Volume 19 • Number 3

Spring 2000



 


LOSS AND RECUPERATION OF IMMIGRANT IDENTITY

Ethnic Vision: A Romanian American Experience. By Joanne Bock. Niwot: University Press of Colorado, 1997. xxiii + 317 pp. Illustrations, notes, bibliography and index. $49.95.

Hungarian Rhapsodies: Essays on Ethnicity, Identity and Culture. By Richard Teleky. Seattle and London: University of Washington Press, 1997; Vancouver: University of British Columbia Press, 1997. xv + 217 pp. Illustrations, notes, bibliography and index. $18.95.

Alpana Sharma-Knippling
University of Nebraska-Lincoln


The notion that there is such an identifiable thing as "the immigrant experience," while it is convenient and well intentioned, is nonetheless misplaced. Immigrants come in all forms and colors, carrying with them luggage of different shapes and sizes: both the bulky, overfull suitcases of their national histories and the small, tightly packed carry-on baggage of their intimate, personal histories.

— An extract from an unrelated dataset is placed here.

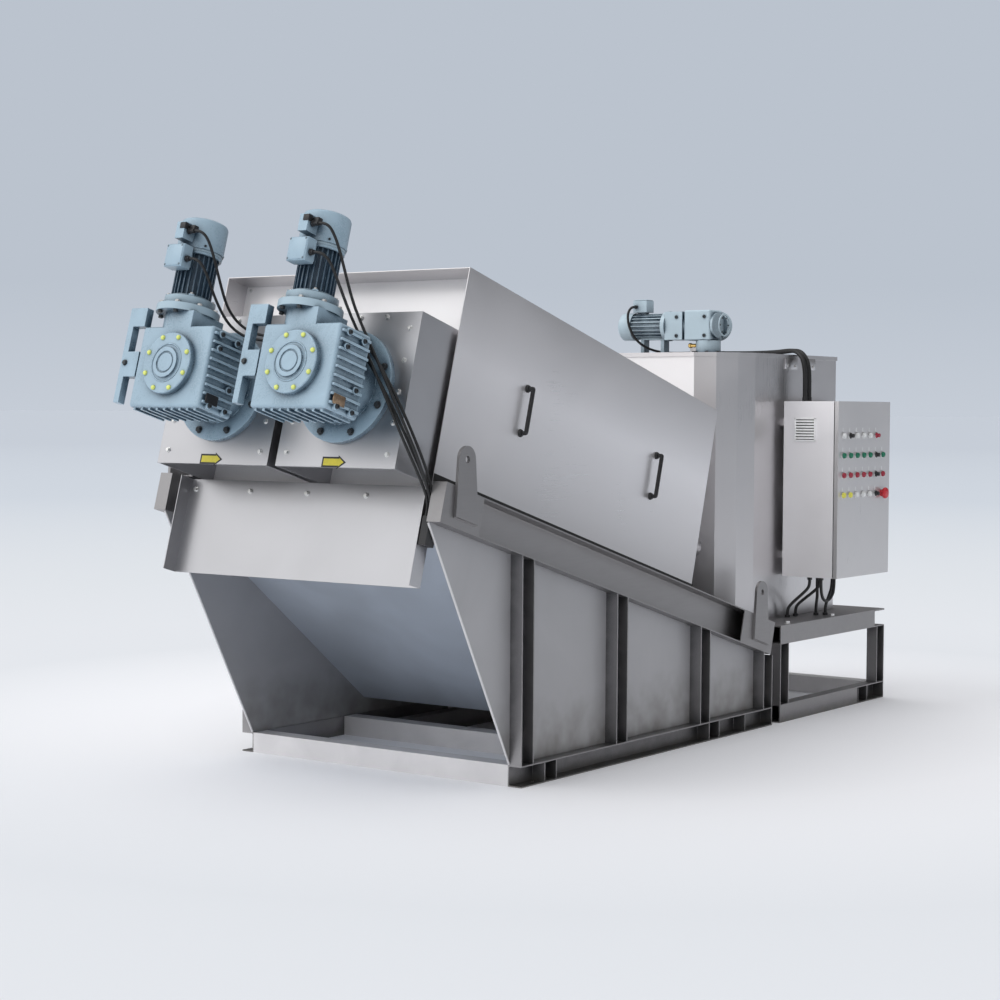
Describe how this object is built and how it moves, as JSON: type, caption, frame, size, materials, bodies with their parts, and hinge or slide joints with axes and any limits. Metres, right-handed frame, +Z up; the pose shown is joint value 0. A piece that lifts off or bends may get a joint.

Too, we must remind ourselves of the irrevocable aspect of one's skin color and the ways in which race has relentlessly marked the fact of its existence over and over in the history of United States immigration (even as race as a category, about which we can say or presume to know anything, has simultaneously emerged out of this very history). I am thinking, of course, of the discriminatory, often overtly anti-miscegenetic laws, which withheld from Asians the benefits of immigration and American citizenship: the Naturalization Law of 1790 (reserving naturalized citizenship exclusively for "whites," in effect until 1952); the 1882 Chinese Exclusion Act; the 1922 Cable Act (taking citizenship away from American women who married aliens ineligible for citizenship); the National Origins Act of 1924 (prohibiting the admission of nearly any Japanese and preventing the formation of many Asian American families by withholding entry from Chinese, Japanese, Korean, and Indian wives of United States citizens), etc. By virtue of their bodied difference, Asians have had to wear what Robert E. Park so aptly termed "a racial uniform": it is forever donned and simply cannot be taken off and it has for all time withheld from them the possibility of "passing," which is precisely the option available to—and at times availed of—by immigrants from western, central, and eastern Europe.